Despite my best advice, the doves didn’t listen. They built that nest. And for the past three weeks, that morning dove mama has been sitting on those eggs and she will not leave.
She will not.
It’s been hotter than hot, as you all know. She can’t have been comfortable through the heat wave of last week, sitting in the direct sun with the temperatures over 100. And there have been violent thunder storms, rain beating down and lightening cutting through the sky, both of which surely threatened that little nest.
And then there’s me.
I come and go, slamming the front door and walking in and and out, right past the nest. I can’t bear for my marigolds to wilt, so I insist on watering the basket (and, I guess by default, the nest), even though that little dove is clearly agitated and worried, cooing at me with all the ferocity she can muster.
No matter what seems to come her way, that mama dove will not leave. She will not abandon the nest. She’s determined to nurture those babies until they hatch, to feed them and care for them, to give them the best start in life, not matter what storms hit that basket or what bumbling humans threaten its safety. Like Horton in Horton Hears a Who, she seems determined to stay, no matter what.
They are her babies, after all.
She is their mother.
She will not leave, no matter what happens.
As Hosea cries out to the people, begging them to turn away from their sin, at the end of the day his message is really not about the people. Rather, its about the true nature of the divine. God.
God will not leave. God will not abandon her children, no matter what. God will not let Israel go, no matter what they insist on doing, no matter how far they wander, no matter how agregious their betrayal.
And so it is with us.
God’s last wish for us is that we wander away from the loving relationship we knew with God our parent. God has shown us what is good.
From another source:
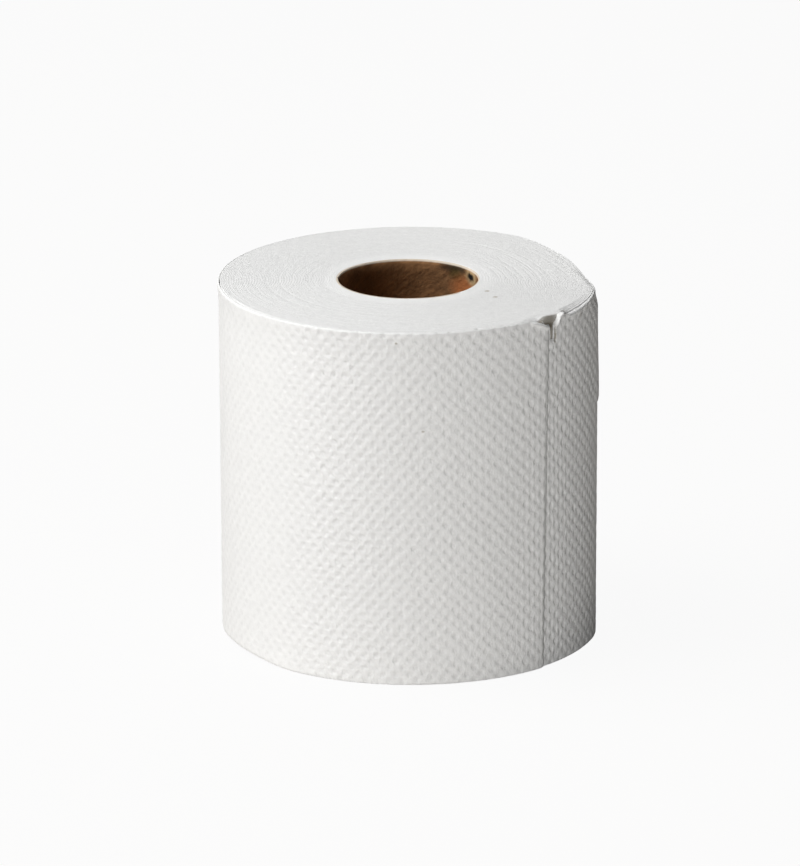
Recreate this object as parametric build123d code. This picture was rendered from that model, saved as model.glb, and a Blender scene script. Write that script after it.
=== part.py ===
from build123d import *
from math import atan2, ceil, cos, degrees, hypot, pi, radians, sin, sqrt
import os

# A toilet paper roll standing on its end: a long tissue sheet wound on a cardboard core.
# Millimetres and degrees. The origin is on the core's axis at the bottom end, and +Z is up.
# Azimuths are measured from +X towards +Y, and the front of the roll faces -Y.

# The roll
roll_height = 100.0
roll_radius = 52.4
end_softness = 2.0

# One side of the winding was pressed nearly flat, between two shoulders, and the round side's
# centre lies a little off the core's axis, towards the pressed side
pressed_azimuth = 21.0
pressed_side_radius = 143.0
shoulder_radius = 25.0
shoulder_angle = 37.7
winding_offset = 0.65

# The cardboard core, wound from one strip whose edges meet in a helical seam
core_bore_radius = 19.3
core_wall = 0.7
core_strip_width = 74.0
core_seam_width = 0.8
core_seam_depth = 0.25
core_seam_azimuth = 150.0
glue_line = 0.05

# The loose end of the sheet, called the tail, and the gap that it stands off by
tail_azimuth = -45.1
sheet_thickness = 0.45
tail_lift = 0.35
tail_lift_length = 26.0
slit_end_width = 0.08

# The torn notch at the tail's top corner, measured from the tail's edge, with its level foot
notch_left = 6.6
notch_foot = 2.2
notch_right = 6.4
notch_drop = 4.2
notch_depth = 1.3

# The turns that show on both ends, drawn as one spiral groove
turn_spacing = 5.2
turn_groove_width = 0.4
turn_groove_depth = 0.3
turns_inner_margin = 2.2
turns_outer_margin = 3.2

# How far a cutting shape runs past the surface that it opens, how far the shape that softens the
# ends stays outside the tail, and the longest arc that a turn is drawn with, in degrees
cut_clearance = 0.5
softening_clearance = 0.05
longest_arc = 65.0

core_radius = core_bore_radius + core_wall
winding_bore_radius = core_radius + glue_line
innermost_turn = winding_bore_radius + turns_inner_margin
shown_turns = max(1, round((roll_radius - turns_outer_margin - innermost_turn) / turn_spacing))


def at(radius, azimuth, z=0.0):
    """A point of the roll, from its distance to the core's axis, its azimuth and its height."""
    return Vector(radius * cos(radians(azimuth)), radius * sin(radians(azimuth)), z)


def plan_circles():
    """Centres and radii of the pressed side, a shoulder and the round side, which meet smoothly.

    They are in a plan whose X axis points from the core's axis to the middle of the pressed side.
    """
    whole = Vector(winding_offset, 0)
    shoulder = whole + at(roll_radius - shoulder_radius, shoulder_angle)
    reach = pressed_side_radius - shoulder_radius
    pressed = Vector(shoulder.X - sqrt(reach**2 - shoulder.Y**2), 0)
    return (pressed, pressed_side_radius), (shoulder, shoulder_radius), (whole, roll_radius)


def joint_angle(small, large):
    """Where two circles that touch from inside meet, as an angle seen from the core's axis."""
    large_centre, large_radius = large
    joint = large_centre + (small[0] - large_centre).normalized() * large_radius
    return degrees(atan2(joint.Y, joint.X))


pressed_side, shoulder, round_side = plan_circles()
pressed_reach = joint_angle(shoulder, pressed_side)
shoulder_reach = joint_angle(shoulder, round_side)


def skin_radius(azimuth):
    """Distance from the core's axis to the winding's skin, under its last sheet."""
    side = abs((azimuth - pressed_azimuth + 180) % 360 - 180)
    if side < pressed_reach:
        centre, radius = pressed_side
    elif side < shoulder_reach:
        centre, radius = shoulder
    else:
        centre, radius = round_side
    along = centre.dot(at(1, side))
    across = centre.cross(at(1, side)).Z
    return along + sqrt(radius**2 - across**2)


def arcs(radius_at, start, stop):
    """Arcs that follow a radius from one angle to another, counted from the tail into the turns."""
    reaches = (shoulder_reach, pressed_reach, -pressed_reach, -shoulder_reach)
    joints = [(tail_azimuth - pressed_azimuth - reach) % 360 for reach in reaches]
    breaks = [joint + 360 * turn for turn in range(shown_turns + 1) for joint in sorted(joints)]
    stops = [start] + [angle for angle in breaks if start + 1 < angle < stop - 1] + [stop]
    edges = []
    for low, high in zip(stops, stops[1:]):
        count = ceil((high - low) / longest_arc)
        step = (high - low) / count
        for i in range(count):
            angles = [low + step * i, low + step * (i + 0.5), low + step * (i + 1)]
            edges.append(ThreePointArc(*[at(radius_at(angle), tail_azimuth - angle) for angle in angles]))
    return edges


def closed_plan(outside, inside):
    """A face between two curves that run the same way, closed by a straight line at each end."""
    ends = [Line(outside[0] @ 0, inside[0] @ 0), Line(outside[-1] @ 1, inside[-1] @ 1)]
    return make_face(Curve() + outside + inside + ends)


def winding_outline():
    """Plan of the winding: the last sheet from its free edge, once round and in under itself."""
    lift_degrees = degrees(tail_lift_length / roll_radius)

    def bed(angle):
        return skin_radius(tail_azimuth - angle) - sheet_thickness * angle / 360

    def skin(angle):
        lift = tail_lift * max(0.0, 1 - angle / lift_degrees)
        return bed(angle) + sheet_thickness + lift

    def inside_of_tail(angle):
        return bed(angle) + slit_end_width + (tail_lift - slit_end_width) * (1 - angle / lift_degrees)

    outside = arcs(skin, 0, lift_degrees) + arcs(skin, lift_degrees, 360) + arcs(bed, 0, lift_degrees)
    return closed_plan(outside, arcs(inside_of_tail, 0, lift_degrees))


def softened_ends():
    """A bevelled puck a little larger than the winding, which takes the sharpness off its ends."""
    clear = sheet_thickness + tail_lift + softening_clearance
    reaches = (-shoulder_reach, -pressed_reach, pressed_reach, shoulder_reach, 180, 360 - shoulder_reach)

    def on_skin(side):
        return at(skin_radius(pressed_azimuth + side), pressed_azimuth + side)

    plan = [ThreePointArc(on_skin(a), on_skin((a + b) / 2), on_skin(b)) for a, b in zip(reaches, reaches[1:])]
    puck = extrude(offset(make_face(Curve() + plan), clear), roll_height)
    ends = puck.edges().filter_by(Axis.Z, reverse=True)
    return chamfer(ends, end_softness)


def turn_groove():
    """Plan of the spiral groove that shows the turns on an end of the roll."""
    half = turn_groove_width / 2

    def middle(angle):
        outermost_turn = skin_radius(tail_azimuth - angle) - turns_outer_margin
        return outermost_turn + (innermost_turn - outermost_turn) * angle / (360 * shown_turns)

    outside = arcs(lambda angle: middle(angle) + half, 0, 360 * shown_turns)
    inside = arcs(lambda angle: middle(angle) - half, 0, 360 * shown_turns)
    return closed_plan(outside, inside)


def tail_notch():
    """The wedge that is torn out of the top corner of the tail, down to a flat floor."""
    floor = Plane(
        origin=at(skin_radius(tail_azimuth) - notch_depth, tail_azimuth, roll_height),
        x_dir=at(1, tail_azimuth + 90),
        z_dir=at(1, tail_azimuth),
    )
    spread = (notch_drop + cut_clearance) / notch_drop
    outline = Polyline(
        (-notch_left * spread, cut_clearance),
        (0, -notch_drop),
        (notch_foot, -notch_drop),
        (notch_foot + (notch_right - notch_foot) * spread, cut_clearance),
        close=True,
    )
    return extrude(floor * make_face(outline), notch_depth + sheet_thickness + tail_lift + cut_clearance)


def make_winding():
    """The tissue: all its turns, with the lifted tail, as one piece."""
    winding = extrude(winding_outline(), roll_height) & softened_ends()
    winding -= Cylinder(winding_bore_radius, roll_height, align=(Align.CENTER, Align.CENTER, Align.MIN))
    groove = extrude(turn_groove(), turn_groove_depth + cut_clearance)
    winding -= Pos(0, 0, -cut_clearance) * groove
    winding -= Pos(0, 0, roll_height - turn_groove_depth) * groove
    winding -= tail_notch()
    return winding


def core_seam():
    """The helical gap between the edges of the core's strip, just deep enough to see."""
    round_the_bore = 2 * pi * core_bore_radius
    pitch = core_strip_width / sqrt(1 - (core_strip_width / round_the_bore) ** 2)
    level_width = core_seam_width * hypot(round_the_bore, pitch) / pitch
    middle = core_bore_radius + (core_seam_depth - cut_clearance) / 2
    section = Pos(middle, 0, 0) * Rectangle(core_seam_depth + cut_clearance, level_width)
    section = Rot(0, 0, core_seam_azimuth) * section
    turn = 360 * roll_height / pitch
    return Solid.extrude_linear_with_rotation(section.face(), (0, 0, 0), (0, 0, roll_height), turn)


def make_core():
    """The cardboard tube, with its strip's helical seam open inside the bore."""
    tube = Cylinder(core_radius, roll_height, align=(Align.CENTER, Align.CENTER, Align.MIN))
    tube -= Cylinder(core_bore_radius, roll_height, align=(Align.CENTER, Align.CENTER, Align.MIN))
    return tube - core_seam()


def main():
    os.makedirs("parts", exist_ok=True)
    export_step(make_winding(), "parts/tissue_roll.step")
    export_step(make_core(), "parts/cardboard_core.step")


main()
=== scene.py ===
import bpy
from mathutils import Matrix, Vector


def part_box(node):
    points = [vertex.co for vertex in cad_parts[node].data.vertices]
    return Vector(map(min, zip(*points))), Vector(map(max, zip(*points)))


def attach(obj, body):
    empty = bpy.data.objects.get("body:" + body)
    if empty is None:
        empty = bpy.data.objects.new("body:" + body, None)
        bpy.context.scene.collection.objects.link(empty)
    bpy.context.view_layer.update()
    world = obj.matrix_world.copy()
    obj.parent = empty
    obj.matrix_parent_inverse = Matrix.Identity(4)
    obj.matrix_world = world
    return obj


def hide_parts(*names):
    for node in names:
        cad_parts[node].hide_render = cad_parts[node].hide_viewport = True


bl_info = {
    "name": "Toilet Paper Roll",
    "version": (1, 0, 0),
    "blender": (4, 5, 0),
    "location": "3D View > Sidebar > Paper Roll",
    "description": "A wound, dented tissue sheet with a torn corner, on its cardboard core",
    "category": "Add Mesh",
}

from math import atan2, cos, floor, hypot, pi, radians, sin, sqrt, tan

import bmesh
import bpy
from bpy.props import FloatProperty, FloatVectorProperty, PointerProperty
from mathutils import Matrix, Vector, noise

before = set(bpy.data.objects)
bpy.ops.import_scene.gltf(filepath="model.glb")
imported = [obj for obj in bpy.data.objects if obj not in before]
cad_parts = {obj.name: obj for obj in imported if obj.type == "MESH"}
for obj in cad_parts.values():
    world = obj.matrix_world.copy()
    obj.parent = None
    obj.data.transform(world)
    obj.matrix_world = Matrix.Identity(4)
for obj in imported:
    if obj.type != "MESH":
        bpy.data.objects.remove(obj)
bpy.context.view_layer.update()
tissue_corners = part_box("tissue_roll")

# Metres and radians. The origin is on the core's axis at the bottom end, +Z is up and the front
# faces -Y. "Turned" is how far round the roll a place on the sheet is, clockwise from its loose
# edge, which is called the tail. "Around" is the distance along the wall to the left of that edge,
# and "inwards" the distance from the wall towards the axis.

# How far the fine relief of each surface stands out
SHEET_GRAIN = 0.0002
TURNS_GRAIN = 0.00015
CARDBOARD_GRAIN = 0.0003

# The glue between the core and the sheet, and how far the last sheet runs on under the tail
GLUE_LINE = 0.00005
TUCKED_LENGTH = 0.022

# How far the camera's picture is shifted, the floor's own colour, and how much of what the camera
# sees of the floor is plain white
CAMERA_SHIFT = (-0.00999, 0.02125)
FLOOR_COLOUR = (0.56, 0.54, 0.515, 1.0)
FLOOR_WHITE = 0.94

# Marks on the sheet and on the turns' edges, specks and painted shade: the radius, azimuth in degrees
# and height of the middle, the reaches outwards, round the roll and up, how dark it is and how much it
# covers
SHEET_MARKS_AND_SHADE = (
    ((0.0528, -93.6, 0.0970), (0.002, 0.0004, 0.0003), 3.0, 0.5),
    ((0.0528, -85.7, 0.0724), (0.002, 0.0004, 0.0003), 3.0, 0.5),
    ((0.0526, -28.1, 0.0967), (0.002, 0.0007, 0.0008), 2.0, 0.3),
    # The last two are painted shade: along the tail's torn edge and the gap behind it, and in the narrow
    # fold beside the slit
    ((0.0522, -46.8, 0.0982), (0.0005, 0.0016, 0.0018), 2.2, 0.7),
    ((0.0525, -41.28, 0.0942), (0.0014, 0.00045, 0.0023), 2.2, 0.7),
)
TURNS_MARKS_AND_SHADE = (
    # The first four are painted shade: in the hollow behind the tear, darker at its bottom, in the slit,
    # and in the gap behind the curled edge right of the tear
    ((0.0523, -43.6, 0.0975), (0.0008, 0.0045, 0.0030), 2.2, 0.68),
    ((0.0523, -43.6, 0.0968), (0.0008, 0.0020, 0.0012), 1.2, 0.6),
    ((0.0520, -42.8, 0.0930), (0.0010, 0.0012, 0.0030), 2.2, 0.6),
    ((0.0518, -36.0, 0.1000), (0.0003, 0.0014, 0.0012), 1.0, 0.5),
    ((0.0515, -5.6, 0.1000), (0.0006, 0.0008, 0.001), 2.0, 0.6),
    ((0.0250, -30.3, 0.1000), (0.0006, 0.0006, 0.001), 4.0, 0.5),
    ((0.0300, -37.9, 0.1000), (0.0006, 0.0006, 0.001), 4.0, 0.5),
)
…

And what the LORD requires of us . . . to act justly and to love mercy and to walk humbly with God, and Yahweh wants us—desperately wants us—to follow in those ways.
But if the day ever comes that we wander, if we rebelliously turn away and refuse to follow the advice and direction of God, if our lives veer off into paths of hurt and pain and evil and despair . . . well, God our parent will not abandon us. She will not.
Like the morning dove right outside my front door, the God of Hosea will keep a vigil. She will light a candle in the window to guide our way home. She will sit at the kitchen table, leafing through photo albums, smiling at memories of our chubby-cheeked babyhood. She will wait and wait and wait.
Until we finally, finally decide to come home.